Top 5 SaaS tools for server monitoring
1. Datadog
Datadog is often the first choice for teams that want a single pane for metrics, traces, and logs. It’s strong at container and cloud monitoring and has extensive integrations.
- Best for: Teams needing unified metrics + APM + logs.
- Strengths: Rich dashboards, anomaly detection, out-of-the-box integrations.
- Weaknesses: Cost can grow fast with high cardinality metrics.
- Official site: Datadog – Official.
2. New Relic
New Relic rebuilt itself around a more flexible pricing model and strong APM. It’s good if tracing and performance insights are your priority.
- Best for: Deep application performance monitoring paired with basic infra metrics.
- Strengths: Distributed tracing, developer-friendly UX.
- Weaknesses: Infra feature set not as broad as some competitors.
- Official site: New Relic – Official.
3. Dynatrace
Dynatrace leans on AI-driven root cause analysis. If you want automated problem detection with minimal tuning, this one’s a contender.
- Best for: Enterprises wanting automated insights and full-stack visibility.
- Strengths: Davis AI for root cause, auto-discovery of services.
- Weaknesses: Pricing and agent complexity can be blockers for small teams.
- Official site: Dynatrace – Official.
4. Grafana Cloud
Grafana Cloud packages Grafana + Prometheus + Loki + Tempo. It’s ideal if you want open-source stacks with managed convenience.
- Best for: Teams that like open-source tools and observability-by-composition.
- Strengths: Flexible metrics storage, powerful visualization, cost control via Prometheus retention tuning.
- Weaknesses: Requires design choices (storage, retention) that fully managed alternatives hide.
- Official site: Grafana Cloud – Official.
5. LogicMonitor
LogicMonitor is a veteran in infrastructure monitoring with strong automated discovery and hybrid cloud support.
- Best for: Mid-size to large ops teams with hybrid environments.
- Strengths: Automated topology, rich integrations for network and servers.
- Weaknesses: UX feels enterprise-first; smaller teams may prefer lighter tools.
- Official site: LogicMonitor – Official.
Feature comparison at a glance
| Feature | Datadog | New Relic | Dynatrace | Grafana Cloud | LogicMonitor |
|---|---|---|---|---|---|
| Metrics | Yes (high cardinality) | Yes | Yes | Yes (Prometheus) | Yes |
| APM / Tracing | Yes | Strong | Strong (AI) | Via Tempo | Basic |
| Logs | Yes | Yes | Yes | Yes (Loki) | Yes |
| Alerts & Incident | Advanced | Good | AI-driven | Flexible | Enterprise-grade |
| Best for | Cloud-native teams | App performance teams | Enterprises | Open-source fans | Hybrid infra |
Choosing the right tool — quick checklist
- Do you need APM-first behavior? Consider New Relic or Dynatrace.
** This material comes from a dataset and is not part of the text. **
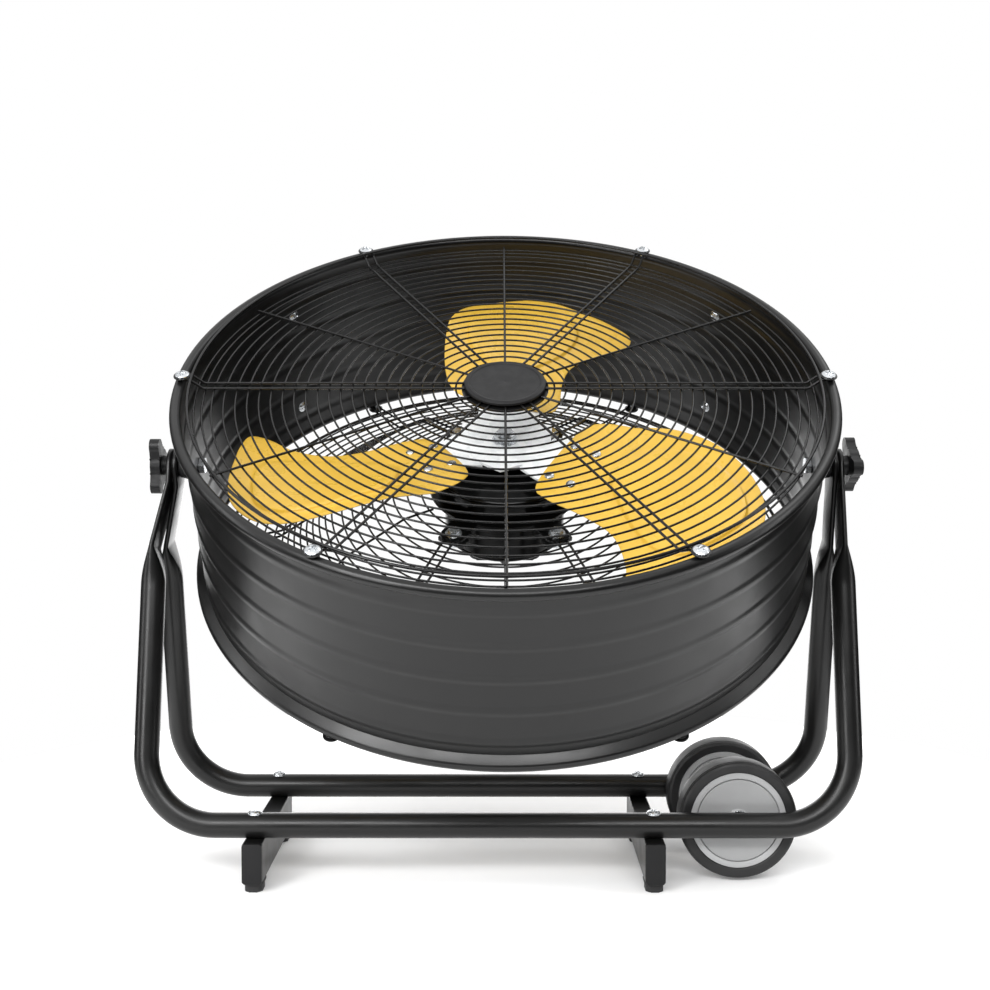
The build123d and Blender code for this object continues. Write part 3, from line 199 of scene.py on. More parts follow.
# ---------------------------------------------------------------- the stage
FLOOR_R = 0.8
FLOOR_DEPTH = 0.002
LIGHTS = (  # name, place, target, width, height, watts
    ("left_strip", (-1.9, -0.4, 0.8), (0, 0, 0.35), 0.35, 1.6, 9),
    ("right_strip", (1.9, -0.5, 0.9), (0, 0, 0.4), 0.35, 1.6, 8),
    ("overhead", (1.0, 0.4, 2.2), (0, 0, 0.3), 0.9, 0.9, 5),
    ("front_bar", (-0.2, -2.0, 1.5), (0, 0, 0.3), 2.2, 0.4, 40),
    ("left_tall", (-1.2, -1.6, 1.0), (0, 0, 0.3), 0.5, 1.5, 28),
)
CAMERA_PLACE = (-0.0006, -1.3958, 0.459)
CAMERA_TURN = (87.13, 0, 0.11)  # degrees
CAMERA_LENS = 48.76


# ---------------------------------------------------------------- settings
def size(label, note, default):
    """A length that a user may change."""
    return bpy.props.FloatProperty(
        name=label, description=note, default=default, min=0.0, unit="LENGTH", subtype="DISTANCE", precision=5
    )


def colour(label, note, default):
    """A paint or material colour that a user may change."""
    return bpy.props.FloatVectorProperty(
        name=label, description=note, default=default, min=0.0, max=1.0, size=3, subtype="COLOR"
    )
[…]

- Want unified metrics, logs, traces in one vendor? Datadog often fits.
- Prefer open-source stacks with managed hosting? Try Grafana Cloud.
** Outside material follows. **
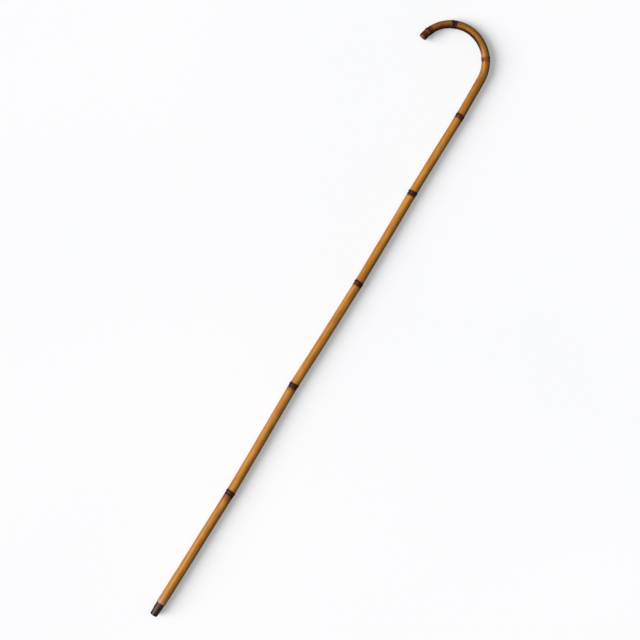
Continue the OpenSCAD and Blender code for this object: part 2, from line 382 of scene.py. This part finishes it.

- Running hybrid on-prem + cloud? LogicMonitor is strong at topology and discovery.
- Watch for pricing on high-cardinality metrics and log ingestion — that’s where bills spike.
Real-world notes and tips
From what I’ve seen, alert fatigue is the real killer — not feature gaps. Tune thresholds, use anomaly detection creatively, and route alerts to the right people. If you have microservices, prioritize tracing and sampling. If you’re mostly servers/VMs, focus on metrics, process checks, and reliable host agents.
Helpful background
If you need a primer on monitoring concepts (metrics, logs, traces), the Wikipedia overview of system monitoring is a concise refresher: System monitor – Wikipedia.
Next steps
Trial two tools for a week each: one opinionated (Datadog or Dynatrace) and one composable (Grafana Cloud). Capture the same traffic, compare alert noise, and check total cost for your retention needs. That hands-on comparison will often decide things faster than features lists.
Summary
Datadog for integrated observability; New Relic for developer-focused APM; Dynatrace if you want AI-driven root cause; Grafana Cloud if you love open-source flexibility; LogicMonitor for hybrid infrastructure. Pick based on telemetry needs, team size, and budget — and don’t forget to tune alerts.
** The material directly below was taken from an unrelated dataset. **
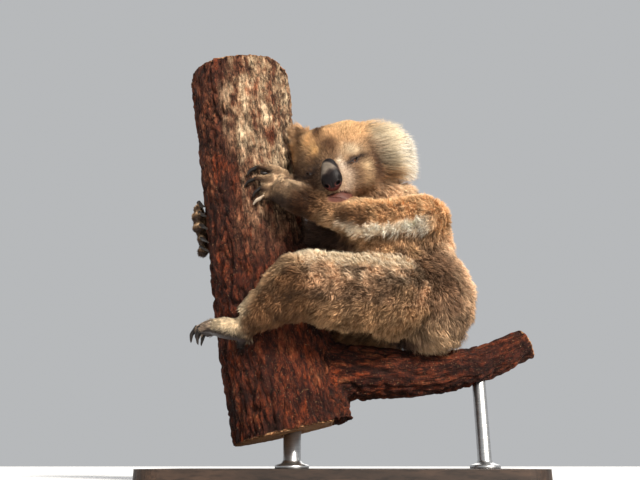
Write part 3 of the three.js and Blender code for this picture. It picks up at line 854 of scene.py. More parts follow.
HEAD_MARKS = [  # centre and spread (mm, head's frame), colour, strength
    ((-11, -47, 64), (5, 30, 20), (0.40, 0.25, 0.14), 0.95),  # dark streaks on the crown
    ((-46, -36, 62), (5, 26, 22), (0.40, 0.26, 0.15), 0.85),
    ((-60, -24, 48), (6, 26, 18), (0.90, 0.68, 0.45), 0.70),
    ((-30, -45, 52), (6, 26, 20), (1.00, 0.78, 0.52), 0.75),
    ((29, -41, 66), (14, 25, 13), (1.00, 0.83, 0.61), 0.70),
    ((53, -37, 55), (13, 25, 11), (1.00, 0.80, 0.58), 0.60),
    ((3, -66, 25), (8.5, 20, 13), (0.38, 0.25, 0.16), 0.88),  # above the bridge of the nose
    ((11, -68, 8), (6, 18, 9), (0.50, 0.36, 0.26), 0.60),
    ((-19, -64, 25), (5, 20, 10), (1.00, 0.80, 0.53), 0.95),  # pale brows: pale fur with a painted highlight on the brow ridges
    ((-28, -62, 10), (6, 16, 6), (0.74, 0.54, 0.37), 0.50),
    ((33, -60, 10), (11, 20, 6.5), (1.00, 0.91, 0.77), 0.95),
    ((20, -66, 12), (5, 18, 8), (0.86, 0.70, 0.53), 0.60),
    ((55, -50, 12), (7, 18, 9), (0.93, 0.76, 0.57), 0.60),
    ((24, -80, -24), (5, 14, 6.5), (0.40, 0.27, 0.19), 0.80),  # brown below the eye
    ((40, -71, -33), (6.5, 18, 10), (0.52, 0.36, 0.25), 0.75),
    ((52, -62, -22), (6.5, 18, 8), (1.00, 0.88, 0.70), 0.95),  # pale tufts down the cheek
    ((50, -60, -42), (7, 18, 9), (0.98, 0.82, 0.62), 0.85),
    ((62, -52, -34), (4.5, 18, 14), (0.52, 0.36, 0.25), 0.70),
    ((33, -60, -58), (9, 18, 7), (0.75, 0.55, 0.39), 0.60),
    ((28, -75, -15), (5, 14, 3.3), (0.15, 0.09, 0.07), 0.97),  # dark along the near eye's lids: dark fur and painted shade of the shut lid past the slit's ends
    ((37, -68, -9), (6, 14, 3.8), (0.13, 0.08, 0.06), 1.00),
    ((47, -60, -3), (5.5, 14, 3.5), (0.15, 0.09, 0.07), 0.97),
    ((-35, -70, -13), (9.5, 14, 4.0), (0.13, 0.08, 0.07), 1.00),  # and the far one's, dark fur and painted shade alike
    # the far side below the eye darker: brown fur and painted shade
    ((-22, -75, -8), (6, 18, 13), (0.42, 0.29, 0.20), 0.80),
    ((-40, -72, -29), (12, 18, 9), (0.47, 0.33, 0.23), 0.75),
    # painted shadow in the gap between the far side of the head, the arm and the log
    ((-62, -44, 2), (7, 22, 13), (0.22, 0.14, 0.10), 0.80),
    ((67, -42, 2), (6, 16, 17), (0.26, 0.15, 0.09), 0.95),  # painted shade in front of the ear, here and on the next line
    ((68, -43, -26), (6, 16, 13), (0.36, 0.22, 0.14), 0.80),
    ((15, -76, -5), (4, 14, 9), (0.97, 0.89, 0.78), 0.95),  # white beside the nose
    ((18.5, -82, -19), (4.5, 14, 9), (1.00, 0.92, 0.83), 1.00),
    ((24, -81, -33), (6.5, 16, 9), (0.97, 0.87, 0.77), 1.00),
    ((23, -79, -46), (7, 16, 9), (0.95, 0.84, 0.73), 1.00),
    ((15, -80, -56), (7, 16, 5), (0.98, 0.88, 0.80), 0.90),
    ((-19, -79, -42), (5, 18, 12), (0.72, 0.60, 0.50), 0.70),
    ((8, -72, -78), (22, 24, 6), (0.80, 0.66, 0.53), 0.70),  # under the chin
]
ARM_BAND = [(2, -141, 377), (36, -140, 364), (73, -135, 368), (110, -125, 376), (135, -119, 382),
            (150, -118, 392)]
BODY_MARKS = [  # centre and reach (mm), colour, strength
    ((34, -155, 386), 24, (0.46, 0.31, 0.20), 0.75),  # painted shadow of the head on the arm under the chin, here and on the next line
    ((9, -149, 392), 20, (0.42, 0.28, 0.18), 0.80),
    ((135, -126, 411), 9, (0.50, 0.31, 0.19), 0.80),  # a swirl behind the shoulder
    ((118, -107, 350), 20, (1.00, 0.81, 0.59), 0.60),  # tan on the flank
    ((82, -112, 348), 18, (1.00, 0.81, 0.59), 0.60),
    ((87, -123, 339), 17, (0.20, 0.13, 0.09), 0.95),  # painted shade in the hollow between thigh and flank
    ((18, -147, 327), 8, (0.52, 0.40, 0.30), 0.60),
    ((51, -145, 321), 8, (0.52, 0.40, 0.30), 0.60),
    ((138, -110, 320), 26, (0.34, 0.24, 0.17), 0.60),
    ((158, -106, 296), 22, (0.42, 0.31, 0.23), 0.50),
    ((100, -141, 262), 26, (0.48, 0.37, 0.25), 0.45),
    ((-74, -176, 304), 17, (0.40, 0.30, 0.23), 0.55),  # dark on the knee, and painted shade on the thigh's underside
    ((-103, -162, 275), 17, (0.42, 0.32, 0.24), 0.55),
    ((-27, -165, 256), 20, (0.38, 0.27, 0.20), 0.45),
    ((6, -162, 262), 16, (0.36, 0.26, 0.19), 0.55),
    ((0, -141, 336), 17, (1.00, 0.93, 0.81), 0.90),  # pale bushy clumps on top of the thigh: cream fur with painted sunlight
    ((35, -140, 330), 15, (1.00, 0.93, 0.81), 0.90),
    ((66, -141, 323), 13, (0.96, 0.84, 0.70), 0.90),
]
BUSHY = [  # centre and reach of the clumps that stand out
    ((0, -141, 336), 15), ((35, -140, 330), 14), ((66, -141, 323), 13), ((40, -138, 361), 13),
    ((62, -135, 362), 13), ((84, -130, 366), 14), ((106, -125, 373), 15), ((128, -121, 379), 16)]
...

Frequently Asked Questions
There is no one-size-fits-all. Datadog is excellent for unified observability, New Relic for APM, Dynatrace for AI-driven analysis, Grafana Cloud for open-source stacks, and LogicMonitor for hybrid infra.
Start with metrics to detect issues, use logs for context, and add traces for performance bottlenecks. Your application complexity determines priority.
Yes, high-cardinality metrics and heavy log ingestion can increase costs. Use sampling, aggregation, and retention tuning to control spend.
Most vendors offer free trials or free tiers. Run short trials with representative traffic to compare alert noise, integrations, and total cost.
Yes—Grafana Cloud packages Grafana, Prometheus, Loki, and Tempo into a managed service that’s production-ready, but it requires configuration choices around retention and scaling.